Monday, March 12, 2007

Commenting on the Comments

Stacey's comment on my "Third Place" post finally put me over the 11-comment-per-post record. Thanks, Stacey! (Well yes I can count my own comments if I wish, thank you very much!)

But also it reminded me of an experience I had this weekend.

On Friday, my roommate had an orchestra recital in a nearby town. When I say "nearby," I don't mean very nearby--just near enough for her to have a recital there. Normally this town is not on my radar, but there is a branch of a fairly renowned evangelical ministry centered there. I have, on occasion, considered attending one of the lectures they hold there on a mostly weekly basis, but because the relevant town scarcely crosses my mind, I almost never remember. Because Roommate-Sarah was going to be up in that neck of the woods, however, on the spur of the moment I decided to ride up with her and check the organisation out.

I walked in the door, feeling somewhat ill-at-ease as most people do when they go somewhere they've never been before. The way to help people get over this, of course, is to have a standard like Starbucks tries to have (though it falls apart when there's a line of more than five people) of greeting someone within thirty seconds of their entry. None of these people had ever worked at Starbucks before, apparently. A few of them looked up, with very little curiosity. No one ventured over to say hi. No one even said hi. They all just carried on in the conversations they had been having when I walked in. I couldn't even pretend I knew what I was doing, because I had never been there before. Clearly the lecture wasn't going to be in the entryway, and I had no idea where to go instead.

Eventually, after I stood around looking awkward for long enough, one, and then another, of them greeted me and introduced themselves, giving me a little guidance as to protocol and tea and such. The presence of tea was a plus. And the people were actually quite nice. And the lecture ended up being stimulating. I don't hold any ill-feelings towards these people, and I still have respect for the organisation. I do understand that it isn't actually a church, but a parachurch group.

Still, it seems to me that Stacey's observation applies here, too, and Christian organisations at large could stand to learn a little bit from Starbucks' strategies for fostering loyal customers. If we're looking for "customers," too, our hearts are probably not in the right place. But people want to be noticed and cared for and recognised, and if the people Jesus wanted to care through are just sitting around talking to each other exclusively and ignoring the wayfarers at the door, then, Houston (or wherever), we have a problem.

5 comments:

dave grosser said...

Oh yeah, I totally know what place you're talking about. And I had the same experience, after going like, every week for months. I think it must be a great place to go if you're in the in crowd. I have no idea how you get in on the in crowd though.

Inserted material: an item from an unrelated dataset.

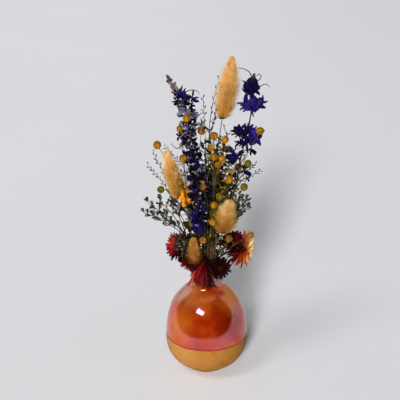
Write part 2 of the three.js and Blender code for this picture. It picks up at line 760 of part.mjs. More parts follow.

Thanks for linking me in your blogroll!

Jenn said...

Hmm. Even after months? Sheesh.

And you're welcome! Thanks for linking me, too!

GreekGeek said...

Having been on far too many church committees and para-church committees where everyone talks about the need to be welcoming and making sure we're noticing those who are new or look lost, and then watching everyone doing exactly what you described here, I think you're absolutely right - we need to send all church and para-church staff to go work at Starbucks... (And the church has a major, major problem with "in crowds" in my mind... but that's for a different day.)

Anonymous said...

Hey, so after reading a few of your blog entries, I've discovered that you have a fondness for the English spelling of words, like "organization." I prefer the American English spelling which is the way I spelling it. But I think that if I ever lived in London for a lengthy period of time, I believe that my affections might also be...redirected.

Jenn said...

Anonymous--thanks for reading, and for making yourself (sort of) known. You're kind to call my spelling preference an "affection." It's probably more accurately an affectation.

When I was in junior high I decided the British spellings of words were cool, and so I adopted them at that tender age, in spite of the remonstrances of my high school history teacher that, "Well you don't LIVE in England!"

Then I did, and the fact that I had already trained myself to spell that way actually came in handy.

And now I do it for nostalgia's sake. Sometimes I slip up, though. And it was hard giving up the American "z"s (or "zeds"--only then they wouldn't be American).